Let me conclude because I know I have been long in this but then it is too long to have this interval of six to seven years. I am not criticizing anyone. I think that the intervals should be shorter. Let me conclude by saying this: the context in Nigeria is one of reform, change and transformation. This is why Nigeria very much welcomes the engagement by Members which we consider very positive as reflected in the 270 questions from 24 Members. Nigeria kindly asks you please that you sustain this engagement and dialogue. And so we ask that you keep the questions and comments coming, even well after this exercise. It will strengthen the Nigerian economy and it will ensure our competitiveness. In Nigeria, President Buhari’s Government is strongly committed to building a modern welfare-enhancing economy that is integrated into the regional, continental and global economy. There are policy shifts that Nigeria delayed for far-too long, which are now being corrected, at this time, through policy reforms, restructuring and institutional adjustments.
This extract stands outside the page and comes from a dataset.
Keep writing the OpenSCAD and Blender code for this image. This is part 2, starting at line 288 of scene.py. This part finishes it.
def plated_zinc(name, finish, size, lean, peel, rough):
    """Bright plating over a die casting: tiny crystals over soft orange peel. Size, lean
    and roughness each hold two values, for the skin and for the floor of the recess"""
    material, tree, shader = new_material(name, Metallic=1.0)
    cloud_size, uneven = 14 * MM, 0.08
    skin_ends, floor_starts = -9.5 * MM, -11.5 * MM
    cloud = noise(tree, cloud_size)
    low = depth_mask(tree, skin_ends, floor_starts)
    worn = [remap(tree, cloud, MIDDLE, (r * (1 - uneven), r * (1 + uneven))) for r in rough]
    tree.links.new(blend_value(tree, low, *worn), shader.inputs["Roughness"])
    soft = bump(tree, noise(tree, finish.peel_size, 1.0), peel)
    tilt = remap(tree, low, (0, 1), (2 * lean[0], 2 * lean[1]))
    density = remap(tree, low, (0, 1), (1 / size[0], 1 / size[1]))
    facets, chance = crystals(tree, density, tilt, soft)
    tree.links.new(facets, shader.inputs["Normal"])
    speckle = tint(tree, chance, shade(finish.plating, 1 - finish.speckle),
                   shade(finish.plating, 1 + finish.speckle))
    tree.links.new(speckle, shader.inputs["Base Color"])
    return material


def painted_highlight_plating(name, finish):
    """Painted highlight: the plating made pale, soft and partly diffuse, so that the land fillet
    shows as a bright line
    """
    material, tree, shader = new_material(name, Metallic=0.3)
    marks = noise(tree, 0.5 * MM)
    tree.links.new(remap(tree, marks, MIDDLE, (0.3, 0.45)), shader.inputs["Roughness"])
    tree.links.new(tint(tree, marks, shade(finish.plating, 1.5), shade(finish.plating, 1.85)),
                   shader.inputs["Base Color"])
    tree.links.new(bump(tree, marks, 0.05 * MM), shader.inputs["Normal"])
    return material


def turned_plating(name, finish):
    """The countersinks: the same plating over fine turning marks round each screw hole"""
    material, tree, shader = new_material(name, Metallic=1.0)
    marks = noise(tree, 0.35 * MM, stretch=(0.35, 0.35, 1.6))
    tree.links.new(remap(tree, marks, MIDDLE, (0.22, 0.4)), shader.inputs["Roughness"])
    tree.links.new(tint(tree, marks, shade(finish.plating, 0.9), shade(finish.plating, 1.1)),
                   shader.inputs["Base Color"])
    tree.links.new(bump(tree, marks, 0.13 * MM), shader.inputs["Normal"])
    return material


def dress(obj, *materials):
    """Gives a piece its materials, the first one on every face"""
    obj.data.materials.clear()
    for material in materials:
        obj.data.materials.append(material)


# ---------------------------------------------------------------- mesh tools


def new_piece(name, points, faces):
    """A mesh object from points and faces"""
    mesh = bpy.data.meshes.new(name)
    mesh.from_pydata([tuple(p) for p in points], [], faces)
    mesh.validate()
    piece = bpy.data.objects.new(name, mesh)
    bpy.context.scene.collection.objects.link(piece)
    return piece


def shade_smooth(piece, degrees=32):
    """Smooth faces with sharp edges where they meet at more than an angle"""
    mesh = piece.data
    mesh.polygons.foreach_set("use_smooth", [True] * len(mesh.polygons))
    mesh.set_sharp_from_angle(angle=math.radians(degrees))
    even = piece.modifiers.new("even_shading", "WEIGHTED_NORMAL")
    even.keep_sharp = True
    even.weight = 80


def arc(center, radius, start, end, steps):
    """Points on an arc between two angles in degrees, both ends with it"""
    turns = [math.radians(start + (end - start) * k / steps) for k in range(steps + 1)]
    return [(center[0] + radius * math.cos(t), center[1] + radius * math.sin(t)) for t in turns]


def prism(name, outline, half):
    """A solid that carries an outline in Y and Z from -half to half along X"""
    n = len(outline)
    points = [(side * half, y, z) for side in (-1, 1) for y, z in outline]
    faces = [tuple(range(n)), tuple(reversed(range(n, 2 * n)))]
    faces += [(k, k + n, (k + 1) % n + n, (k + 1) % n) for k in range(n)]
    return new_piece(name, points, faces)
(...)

Nigeria seeks a win-win situation with all its WTO partners. The Government is implementing bold policy changes and measures to ensure that it shall not be stuck in the past.

On 18 November 1960 (that is one month basically after independence), Nigeria committed to the rules-based global economy by acceding to the GATT ‘47. In 1995, we became an original Member of the WTO. This year, as you know, we are original Members of the TFA and the Amendment to the TRIPS Agreement.

So we want to see a WTO that is constantly updating, implementing its results from Hong Kong to Bali to Nairobi. This is an indispensable Organization. If it did not exist, economies would band together to create it.

We want to see a WTO that is forging ahead, in where trade would serve a development agenda: spurs growth, creates jobs, reduces poverty and, to quote the WTO Director-General, “does more than trade, contributes to peace, security and solidarity amongst countries”. This is Nigeria’s message at its Trade Policy Review. Work with Nigeria and you will not be disappointed. It is Africa’s largest economy, it is pulling out all the stops at the moment and pumping on all pistons.